GRAHAM GILLMORE at Monte Clark Gallery (55 Mill, building 2), to January 6. 416-703-1700. Rating: NNNN


Things are mixed up and hard to read in Graham Gillmore’s most recent paintings. Given the combination of glazed surfaces and raw, off-kilter statements ground into them, there’s no telling where artifice lets off and emotion takes over. Of course, that’s the key to their appeal.

Gillmore has made large text-based paintings his means of investigating certain phrases and fragments that have affected him personally: they are visual meditations on emotional puzzlement and pain.

That his statements are literally carved into the lapidary layers of pigment on his paintings says a lot. Carving suggests raw feeling and the desire to memorialize that we associate with the scarred surfaces of school desks, trees and the walls of institutions. This technique carries with it a sense of wounded and frustrated emotion that flat painted text would not convey.

Yet Gillmore’s ever so slightly askew generic statements and conversational fragments carry the traces of day-to-day conversations and our media-saturated frame of reference. Often they’re partially misspelled or crowded into a corner of the canvas. If anything, Gillmore embraces the awkwardness of real communication.

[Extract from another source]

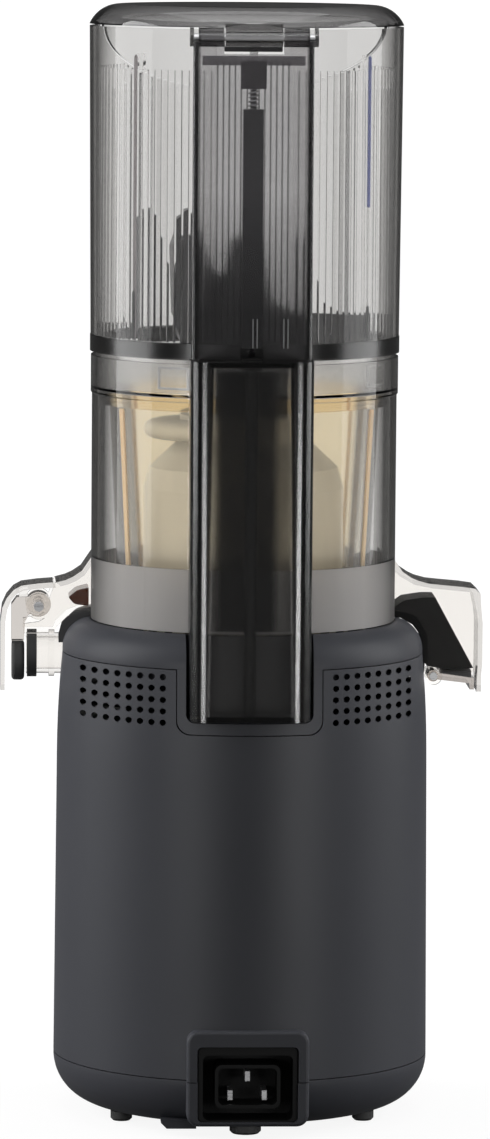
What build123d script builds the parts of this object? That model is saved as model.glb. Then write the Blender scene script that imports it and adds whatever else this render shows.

Phrases like “Good question, but I’m sorry we’re out of time” could be the polite rebuff of a politician at a press conference, with its subtext of evasion and dishonesty. The large off-white “Thanks for Nothing… ness,” on the other hand, is the punchline of a metaphysical joke gone sour, while “Wash away your tears” could be a promise of redemption or the bland refrain of a top-40 love song.

These phrases are offset by often luscious and playful colours and surface textures. Irresistibly bright, they add another layer of discontinuity to the loaded statements carved into them.